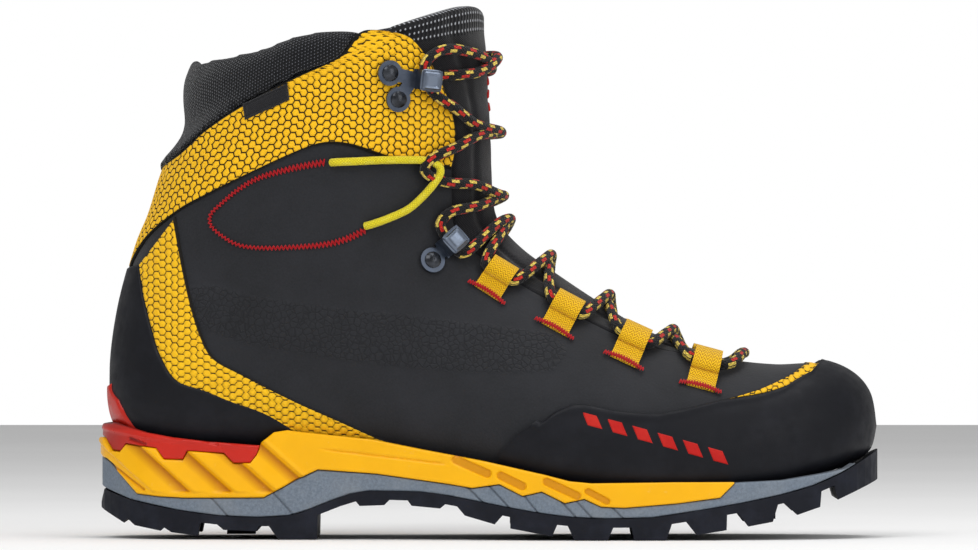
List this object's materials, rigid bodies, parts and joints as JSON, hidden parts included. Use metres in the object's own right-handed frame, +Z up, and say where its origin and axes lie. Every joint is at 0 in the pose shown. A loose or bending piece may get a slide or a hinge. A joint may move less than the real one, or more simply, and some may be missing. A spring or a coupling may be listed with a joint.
{
  "type": "mountaineering boot",
  "caption": "High laced mountaineering boot with a stiff lugged sole, crampon heel ledge, rubber toe rand, padded collar and a hinged ankle.",
  "frame": {"origin": "on the ground, at the centre of the flat tread face of the lug across the heel's front edge", "axes": "+X from heel to toe, +Y towards the inner (medial) side of the right foot, +Z up"},
  "size_m": [0.3033, 0.11, 0.2066],
  "materials": {
    "rubber_sole": "matt, moulded",
    "midsole_foam": "matt",
    "yellow_frame": "satin",
    "red_insert": "satin",
    "board": "matt",
    "shank_plastic": "satin",
    "nubuck": "nubuck",
    "lining": "soft weave",
    "stiffener": "matt",
    "rand": "smooth rubber",
    "honeycomb": "printed cells over dark mesh",
    "mesh": "knitted mesh",
    "foam": "soft foam",
    "webbing": "woven",
    "thread": "stitched",
    "gunmetal": "satin gunmetal",
    "rivet_steel": "dark, polished",
    "lace": "braided with light flecks",
    "cord": "round braided",
    "badge": "moulded",
    "tab": "woven",
    "footbed_foam": "soft foam",
    "footbed_top": "soft knit"
  },
  "bodies": {
    "foot": {"outsole": "rubber_sole", "midsole": "midsole_foam", "midsole_frame": "yellow_frame", "crampon_heel_insert": "red_insert", "shank": "shank_plastic", "lasting_board": "board", "upper_leather": "nubuck", "lining_boot": "lining", "heel_counter": "stiffener", "toe_puff": "stiffener", "toe_rand": "rand", "heel_rand": "rand", "toe_strip": "honeycomb", "heel_strap_lateral": "honeycomb", "heel_strap_medial": "honeycomb", "tongue_lower": "mesh", "gusset_lateral": "mesh", "gusset_medial": "mesh", "lace_loops_lateral": "webbing", "lace_loops_medial": "webbing", "loop_stitching_lateral": "thread", "loop_stitching_medial": "thread", "instep_hook_lateral": "gunmetal", "instep_hook_medial": "gunmetal", "instep_hook_rivets": "rivet_steel", "panel_stitching_lower": "thread", "lace_lower": "lace"},
    "cuff": {"cuff_panel_lateral": "nubuck", "cuff_panel_medial": "nubuck", "collar_guard_lateral": "honeycomb", "collar_guard_medial": "honeycomb", "collar_foam": "foam", "collar_mesh": "mesh", "lining_cuff": "lining", "ankle_pad_lateral": "foam", "ankle_pad_medial": "foam", "tongue_upper": "mesh", "tongue_badge": "badge", "cuff_hook_lateral": "gunmetal", "cuff_hook_medial": "gunmetal", "cuff_hook_rivets": "rivet_steel", "ankle_cord_lateral": "cord", "ankle_cord_medial": "cord", "panel_stitching_upper": "thread", "side_label": "tab", "lace_upper": "lace"},
    "tongue_tip": {"tongue_tip": "mesh"},
    "footbed": {"footbed": "footbed_foam", "footbed_cover": "footbed_top"}
  },
  "joints": [
    {"name": "cuff_flex", "type": "hinge", "parent": "foot", "child": "cuff", "pos_m": [0.005, 0, 0.123], "axis": [0, 1, 0], "range_deg": [-6, 10], "stiffness_Nm_per_rad": 4},
    {"name": "tongue_tip_fold", "type": "hinge", "parent": "cuff", "child": "tongue_tip", "pos_m": [0.0705, 0, 0.1955], "axis": [0, 1, 0], "range_deg": [0, 30]},
    {"name": "footbed_lift", "type": "hinge", "parent": "foot", "child": "footbed", "pos_m": [0.203, 0, 0.034], "axis": [0, 1, 0], "range_deg": [0, 8]}
  ]
}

# # # # # # #

## Written task
All of the lines above need to be given again exactly.

## Written solution
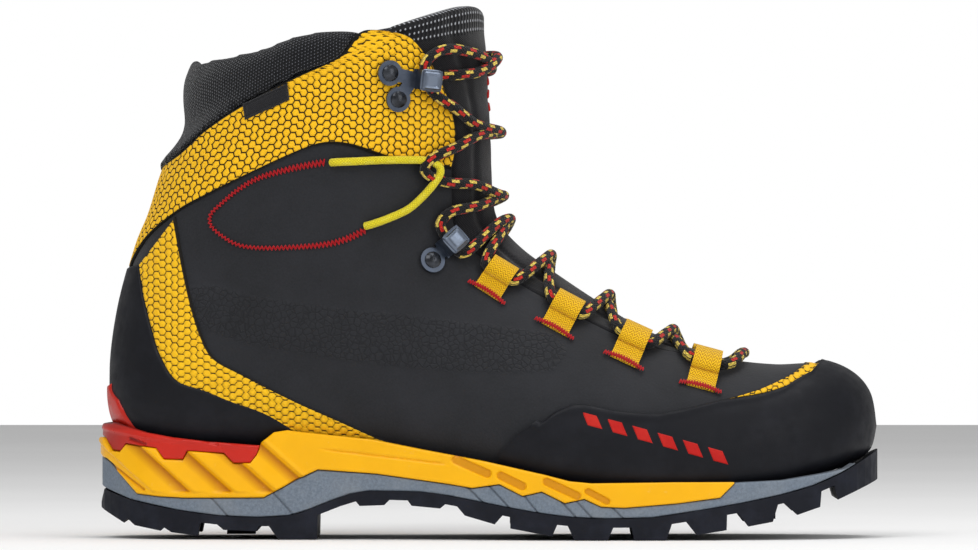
List this object's materials, rigid bodies, parts and joints as JSON, hidden parts included. Use metres in the object's own right-handed frame, +Z up, and say where its origin and axes lie. Every joint is at 0 in the pose shown. A loose or bending piece may get a slide or a hinge. A joint may move less than the real one, or more simply, and some may be missing. A spring or a coupling may be listed with a joint.
{
  "type": "mountaineering boot",
  "caption": "High laced mountaineering boot with a stiff lugged sole, crampon heel ledge, rubber toe rand, padded collar and a hinged ankle.",
  "frame": {"origin": "on the ground, at the centre of the flat tread face of the lug across the heel's front edge", "axes": "+X from heel to toe, +Y towards the inner (medial) side of the right foot, +Z up"},
  "size_m": [0.3033, 0.11, 0.2066],
  "materials": {
    "rubber_sole": "matt, moulded",
    "midsole_foam": "matt",
    "yellow_frame": "satin",
    "red_insert": "satin",
    "board": "matt",
    "shank_plastic": "satin",
    "nubuck": "nubuck",
    "lining": "soft weave",
    "stiffener": "matt",
    "rand": "smooth rubber",
    "honeycomb": "printed cells over dark mesh",
    "mesh": "knitted mesh",
    "foam": "soft foam",
    "webbing": "woven",
    "thread": "stitched",
    "gunmetal": "satin gunmetal",
    "rivet_steel": "dark, polished",
    "lace": "braided with light flecks",
    "cord": "round braided",
    "badge": "moulded",
    "tab": "woven",
    "footbed_foam": "soft foam",
    "footbed_top": "soft knit"
  },
  "bodies": {
    "foot": {"outsole": "rubber_sole", "midsole": "midsole_foam", "midsole_frame": "yellow_frame", "crampon_heel_insert": "red_insert", "shank": "shank_plastic", "lasting_board": "board", "upper_leather": "nubuck", "lining_boot": "lining", "heel_counter": "stiffener", "toe_puff": "stiffener", "toe_rand": "rand", "heel_rand": "rand", "toe_strip": "honeycomb", "heel_strap_lateral": "honeycomb", "heel_strap_medial": "honeycomb", "tongue_lower": "mesh", "gusset_lateral": "mesh", "gusset_medial": "mesh", "lace_loops_lateral": "webbing", "lace_loops_medial": "webbing", "loop_stitching_lateral": "thread", "loop_stitching_medial": "thread", "instep_hook_lateral": "gunmetal", "instep_hook_medial": "gunmetal", "instep_hook_rivets": "rivet_steel", "panel_stitching_lower": "thread", "lace_lower": "lace"},
    "cuff": {"cuff_panel_lateral": "nubuck", "cuff_panel_medial": "nubuck", "collar_guard_lateral": "honeycomb", "collar_guard_medial": "honeycomb", "collar_foam": "foam", "collar_mesh": "mesh", "lining_cuff": "lining", "ankle_pad_lateral": "foam", "ankle_pad_medial": "foam", "tongue_upper": "mesh", "tongue_badge": "badge", "cuff_hook_lateral": "gunmetal", "cuff_hook_medial": "gunmetal", "cuff_hook_rivets": "rivet_steel", "ankle_cord_lateral": "cord", "ankle_cord_medial": "cord", "panel_stitching_upper": "thread", "side_label": "tab", "lace_upper": "lace"},
    "tongue_tip": {"tongue_tip": "mesh"},
    "footbed": {"footbed": "footbed_foam", "footbed_cover": "footbed_top"}
  },
  "joints": [
    {"name": "cuff_flex", "type": "hinge", "parent": "foot", "child": "cuff", "pos_m": [0.005, 0, 0.123], "axis": [0, 1, 0], "range_deg": [-6, 10], "stiffness_Nm_per_rad": 4},
    {"name": "tongue_tip_fold", "type": "hinge", "parent": "cuff", "child": "tongue_tip", "pos_m": [0.0705, 0, 0.1955], "axis": [0, 1, 0], "range_deg": [0, 30]},
    {"name": "footbed_lift", "type": "hinge", "parent": "foot", "child": "footbed", "pos_m": [0.203, 0, 0.034], "axis": [0, 1, 0], "range_deg": [0, 8]}
  ]
}